As a central bank, you have one superpower—the absolute ability to control the path of any one nominal variable. Use that power to promise every shopkeeper that the country will spend 5% more money next year. Promise every employee that the country will have 5% more nominal income to flow into wages, promise every honest bank that there will be 5% more money flow to pay back loans to productive enterprises. And then tell your too-big-to-fails to go hang!
You might need to sell a ludicrously huge amount of currency to keep money flow on-path if over fifty percent of your financial sector is burning merrily to the ground, especially if this is the first time you're doing this and people are scared your determination will break. And then, as good banks start to take over the loan-making capacity, you'll need to buy back a lot of that ludicrously huge amount of currency. But that's all you need to do.
Q. This sounds really scary! I'd rather take a bunch of ad-hoc half-measures and throw enormous amounts of money at a bunch of total bastards and create terrifying amounts of moral hazard just to avoid the temporary cleansing fire that would have cleaned a lot of gunk out of the system and maybe even reduced inequality!
A. Well, you certainly won't be alone if you go that route.

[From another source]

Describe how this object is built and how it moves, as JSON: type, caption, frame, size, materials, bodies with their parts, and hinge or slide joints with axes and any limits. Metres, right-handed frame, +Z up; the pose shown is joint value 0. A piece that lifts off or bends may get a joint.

Q. How can you just say that I should let a huge amount of virtual money go up in smoke while temporarily creating enough new money to prevent real-world disruption? How can I let so many banks fail when everyone with more than $250,000 invested at a bad bank will only have $250,000 left plus whatever percentage of the bank's other assets were recoverable, with a compensating amount of new money being temporarily added somewhere else to level the total money flow through the economy?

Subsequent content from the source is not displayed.